Comparing Boston to its east coast peers DC and Philly, it is pretty interesting to me how Philly and Boston have such similar development patterns, with Philly usually being roughly 30% bigger than Boston regardless of measure used. DC is sort of its own thing, not suprising given it developed later than Boston and Philly. Its MSA is about the same size as Philly (and bigger than Boston), but its urban core smaller than the other 2.

MSA pops
philly - 6,051,170
DC - 6,033,737
boston - 4,732,161
Philly comes out 27.9% bigger than Boston

UA pops
philly - 5,441,567
DC - 4,586,770
boston - 4,181,019
Philly comes out 30.1% bigger than Boston

People living in neighborhoods with walkscores of 90 or aboves
Philly 249,181
Boston/Cam/Brookline 202,547
DC/Arl 161,713
Philly comes out 23.0% bigger than Boston

People living in census tracts above 20k ppsm (UA area)
Philadelphia: 743,549
Boston: 559,756
Washington DC: 318,232
Philly comes out 32.8% bigger than Boston

People living in census tracts above 50k ppsm (UA area)
Boston: 56,569
Philadelphia: 29,908
Washington DC: 26,379

This is really the only measure where the relationship breaks down as Boston has higher peak densities.
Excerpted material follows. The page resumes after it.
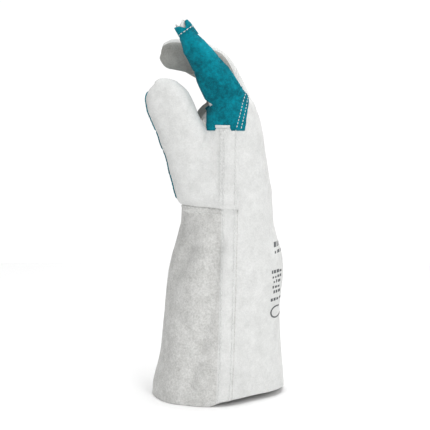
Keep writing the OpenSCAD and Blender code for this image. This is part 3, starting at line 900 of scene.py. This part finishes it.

But, overall Philly has about 30% greater urban depth. It's 20-30k rowhouse neighbrhoods extend further out than Boston's similar density tripple deacker neighborhoods.

Now, stylistically, I think this effect is magnified somewhat more given that Philly has a more vertical downtown, and it's solid brick row house vernacular looks more urban than Boston/Cambridge's tripple deckers.